#### Job:
Below are records; reproduce exactly the lines from the one that has "Model this object" through the one that has "tab_small_hole_shift = 10.0", ends included, and nothing more.

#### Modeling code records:
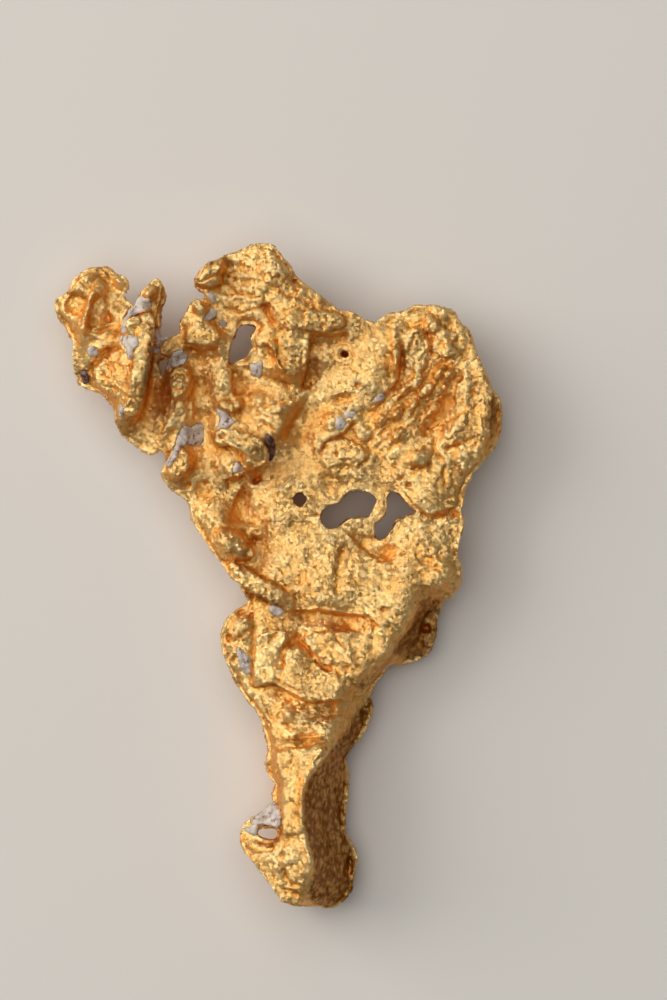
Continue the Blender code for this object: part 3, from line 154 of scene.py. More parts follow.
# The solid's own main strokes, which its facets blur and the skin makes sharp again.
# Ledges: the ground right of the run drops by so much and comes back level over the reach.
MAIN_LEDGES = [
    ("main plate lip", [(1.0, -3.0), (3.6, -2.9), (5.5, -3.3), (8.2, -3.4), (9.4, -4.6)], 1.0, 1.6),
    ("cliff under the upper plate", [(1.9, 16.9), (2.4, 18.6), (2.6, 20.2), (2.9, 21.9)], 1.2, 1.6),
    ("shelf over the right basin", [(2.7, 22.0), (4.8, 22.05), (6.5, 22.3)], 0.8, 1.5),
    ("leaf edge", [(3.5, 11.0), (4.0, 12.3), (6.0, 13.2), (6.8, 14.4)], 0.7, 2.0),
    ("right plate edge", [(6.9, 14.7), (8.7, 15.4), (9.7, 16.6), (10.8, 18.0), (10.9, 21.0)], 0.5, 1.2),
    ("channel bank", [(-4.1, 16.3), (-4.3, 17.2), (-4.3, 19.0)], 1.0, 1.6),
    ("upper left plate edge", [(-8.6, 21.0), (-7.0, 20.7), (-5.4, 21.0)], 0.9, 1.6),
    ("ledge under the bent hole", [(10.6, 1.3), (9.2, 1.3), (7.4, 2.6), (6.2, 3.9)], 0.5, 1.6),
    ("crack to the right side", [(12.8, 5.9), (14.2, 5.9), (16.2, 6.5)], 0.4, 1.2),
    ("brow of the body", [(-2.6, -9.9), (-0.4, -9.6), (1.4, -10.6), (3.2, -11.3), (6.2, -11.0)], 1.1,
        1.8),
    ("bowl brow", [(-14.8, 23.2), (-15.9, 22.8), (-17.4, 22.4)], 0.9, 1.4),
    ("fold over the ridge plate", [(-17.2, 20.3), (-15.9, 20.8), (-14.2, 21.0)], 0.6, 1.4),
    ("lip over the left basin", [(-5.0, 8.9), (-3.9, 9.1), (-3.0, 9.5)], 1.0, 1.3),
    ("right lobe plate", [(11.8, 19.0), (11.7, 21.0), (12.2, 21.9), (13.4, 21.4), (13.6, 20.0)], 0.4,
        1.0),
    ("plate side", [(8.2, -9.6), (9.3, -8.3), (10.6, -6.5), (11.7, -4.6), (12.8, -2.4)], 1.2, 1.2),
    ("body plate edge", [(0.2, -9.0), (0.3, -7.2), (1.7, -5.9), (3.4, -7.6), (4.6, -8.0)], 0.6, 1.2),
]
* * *
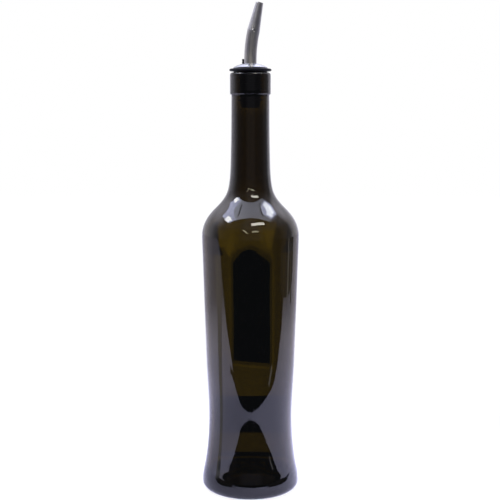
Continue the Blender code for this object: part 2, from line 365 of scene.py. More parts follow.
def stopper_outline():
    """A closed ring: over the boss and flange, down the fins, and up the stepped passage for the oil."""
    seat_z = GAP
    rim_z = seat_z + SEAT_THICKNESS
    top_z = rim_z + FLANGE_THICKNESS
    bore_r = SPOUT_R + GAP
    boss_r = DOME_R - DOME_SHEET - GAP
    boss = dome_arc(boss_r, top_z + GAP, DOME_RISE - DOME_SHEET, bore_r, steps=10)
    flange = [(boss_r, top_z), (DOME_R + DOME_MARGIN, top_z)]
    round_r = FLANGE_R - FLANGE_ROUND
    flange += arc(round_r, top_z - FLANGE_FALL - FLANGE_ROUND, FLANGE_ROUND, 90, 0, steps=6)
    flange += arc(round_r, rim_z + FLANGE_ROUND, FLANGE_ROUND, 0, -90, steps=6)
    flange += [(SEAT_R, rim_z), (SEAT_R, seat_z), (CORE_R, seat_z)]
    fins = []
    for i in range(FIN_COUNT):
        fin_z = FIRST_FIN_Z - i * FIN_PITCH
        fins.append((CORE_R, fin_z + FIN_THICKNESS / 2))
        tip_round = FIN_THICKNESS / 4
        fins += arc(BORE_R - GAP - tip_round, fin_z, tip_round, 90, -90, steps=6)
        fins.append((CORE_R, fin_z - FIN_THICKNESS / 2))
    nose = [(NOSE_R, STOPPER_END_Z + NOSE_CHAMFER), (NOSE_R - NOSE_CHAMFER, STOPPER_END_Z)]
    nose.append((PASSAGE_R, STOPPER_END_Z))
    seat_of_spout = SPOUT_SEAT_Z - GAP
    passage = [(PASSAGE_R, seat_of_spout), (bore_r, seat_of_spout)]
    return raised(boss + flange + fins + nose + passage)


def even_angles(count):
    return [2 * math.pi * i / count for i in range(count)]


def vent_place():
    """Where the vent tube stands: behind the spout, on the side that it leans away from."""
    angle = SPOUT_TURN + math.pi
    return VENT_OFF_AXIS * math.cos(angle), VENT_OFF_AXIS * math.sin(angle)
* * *
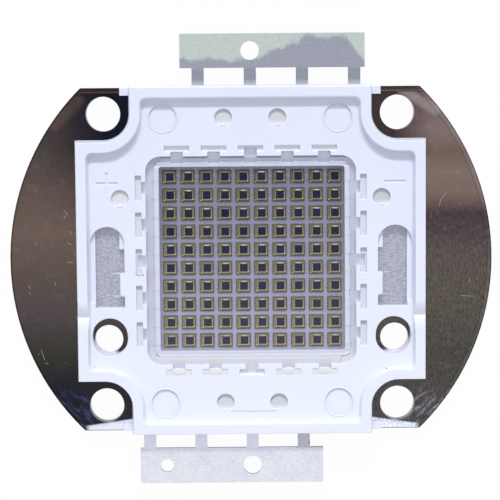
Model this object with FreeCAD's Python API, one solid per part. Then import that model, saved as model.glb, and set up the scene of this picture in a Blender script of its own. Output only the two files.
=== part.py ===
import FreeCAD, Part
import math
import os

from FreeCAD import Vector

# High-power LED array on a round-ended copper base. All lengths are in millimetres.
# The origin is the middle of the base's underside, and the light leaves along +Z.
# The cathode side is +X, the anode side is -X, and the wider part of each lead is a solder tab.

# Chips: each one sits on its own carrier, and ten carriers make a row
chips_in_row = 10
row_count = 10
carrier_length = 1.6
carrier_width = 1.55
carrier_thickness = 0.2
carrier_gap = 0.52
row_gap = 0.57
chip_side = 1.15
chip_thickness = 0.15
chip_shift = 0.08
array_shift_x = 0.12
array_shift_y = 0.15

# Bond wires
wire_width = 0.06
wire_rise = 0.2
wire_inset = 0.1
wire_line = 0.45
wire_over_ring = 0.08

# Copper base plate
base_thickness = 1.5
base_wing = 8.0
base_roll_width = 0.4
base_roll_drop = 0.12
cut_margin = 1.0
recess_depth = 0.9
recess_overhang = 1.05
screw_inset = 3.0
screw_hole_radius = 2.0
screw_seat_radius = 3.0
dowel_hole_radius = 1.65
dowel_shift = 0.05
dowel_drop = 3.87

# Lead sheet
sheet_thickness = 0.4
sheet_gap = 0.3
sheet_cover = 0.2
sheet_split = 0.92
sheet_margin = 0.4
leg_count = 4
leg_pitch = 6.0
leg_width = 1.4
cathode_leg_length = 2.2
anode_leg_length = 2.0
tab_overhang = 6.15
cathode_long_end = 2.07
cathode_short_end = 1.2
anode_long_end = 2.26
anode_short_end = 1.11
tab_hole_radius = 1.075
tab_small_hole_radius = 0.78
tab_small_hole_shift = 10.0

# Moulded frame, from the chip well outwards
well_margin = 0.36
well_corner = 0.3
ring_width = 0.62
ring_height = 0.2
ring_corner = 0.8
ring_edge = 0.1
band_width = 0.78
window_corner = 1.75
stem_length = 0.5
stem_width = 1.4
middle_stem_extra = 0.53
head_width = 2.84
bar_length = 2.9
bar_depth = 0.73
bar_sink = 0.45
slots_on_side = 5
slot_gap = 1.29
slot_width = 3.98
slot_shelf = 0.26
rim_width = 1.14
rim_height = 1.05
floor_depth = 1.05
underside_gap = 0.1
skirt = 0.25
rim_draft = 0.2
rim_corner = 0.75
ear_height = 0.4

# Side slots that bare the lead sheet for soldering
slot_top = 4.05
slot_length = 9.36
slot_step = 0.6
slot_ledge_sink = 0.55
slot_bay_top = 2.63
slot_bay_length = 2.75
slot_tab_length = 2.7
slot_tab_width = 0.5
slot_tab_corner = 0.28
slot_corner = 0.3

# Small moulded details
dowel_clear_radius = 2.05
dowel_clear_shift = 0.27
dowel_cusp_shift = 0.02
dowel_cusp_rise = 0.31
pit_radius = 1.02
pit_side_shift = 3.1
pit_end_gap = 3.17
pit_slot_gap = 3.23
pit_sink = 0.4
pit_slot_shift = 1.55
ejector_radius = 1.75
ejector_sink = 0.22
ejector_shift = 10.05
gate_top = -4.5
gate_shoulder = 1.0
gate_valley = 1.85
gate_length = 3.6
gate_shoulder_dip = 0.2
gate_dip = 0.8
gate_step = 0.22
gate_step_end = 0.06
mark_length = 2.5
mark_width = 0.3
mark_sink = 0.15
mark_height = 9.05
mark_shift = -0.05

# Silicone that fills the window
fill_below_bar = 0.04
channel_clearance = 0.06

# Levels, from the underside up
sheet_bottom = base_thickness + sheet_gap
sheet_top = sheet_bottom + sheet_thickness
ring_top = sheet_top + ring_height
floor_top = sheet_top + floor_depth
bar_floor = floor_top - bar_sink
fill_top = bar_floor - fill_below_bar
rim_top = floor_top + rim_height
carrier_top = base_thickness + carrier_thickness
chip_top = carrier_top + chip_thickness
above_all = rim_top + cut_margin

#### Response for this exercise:
Model this object with FreeCAD's Python API, one solid per part. Then import that model, saved as model.glb, and set up the scene of this picture in a Blender script of its own. Output only the two files.
=== part.py ===
import FreeCAD, Part
import math
import os

from FreeCAD import Vector

# High-power LED array on a round-ended copper base. All lengths are in millimetres.
# The origin is the middle of the base's underside, and the light leaves along +Z.
# The cathode side is +X, the anode side is -X, and the wider part of each lead is a solder tab.

# Chips: each one sits on its own carrier, and ten carriers make a row
chips_in_row = 10
row_count = 10
carrier_length = 1.6
carrier_width = 1.55
carrier_thickness = 0.2
carrier_gap = 0.52
row_gap = 0.57
chip_side = 1.15
chip_thickness = 0.15
chip_shift = 0.08
array_shift_x = 0.12
array_shift_y = 0.15

# Bond wires
wire_width = 0.06
wire_rise = 0.2
wire_inset = 0.1
wire_line = 0.45
wire_over_ring = 0.08

# Copper base plate
base_thickness = 1.5
base_wing = 8.0
base_roll_width = 0.4
base_roll_drop = 0.12
cut_margin = 1.0
recess_depth = 0.9
recess_overhang = 1.05
screw_inset = 3.0
screw_hole_radius = 2.0
screw_seat_radius = 3.0
dowel_hole_radius = 1.65
dowel_shift = 0.05
dowel_drop = 3.87

# Lead sheet
sheet_thickness = 0.4
sheet_gap = 0.3
sheet_cover = 0.2
sheet_split = 0.92
sheet_margin = 0.4
leg_count = 4
leg_pitch = 6.0
leg_width = 1.4
cathode_leg_length = 2.2
anode_leg_length = 2.0
tab_overhang = 6.15
cathode_long_end = 2.07
cathode_short_end = 1.2
anode_long_end = 2.26
anode_short_end = 1.11
tab_hole_radius = 1.075
tab_small_hole_radius = 0.78
tab_small_hole_shift = 10.0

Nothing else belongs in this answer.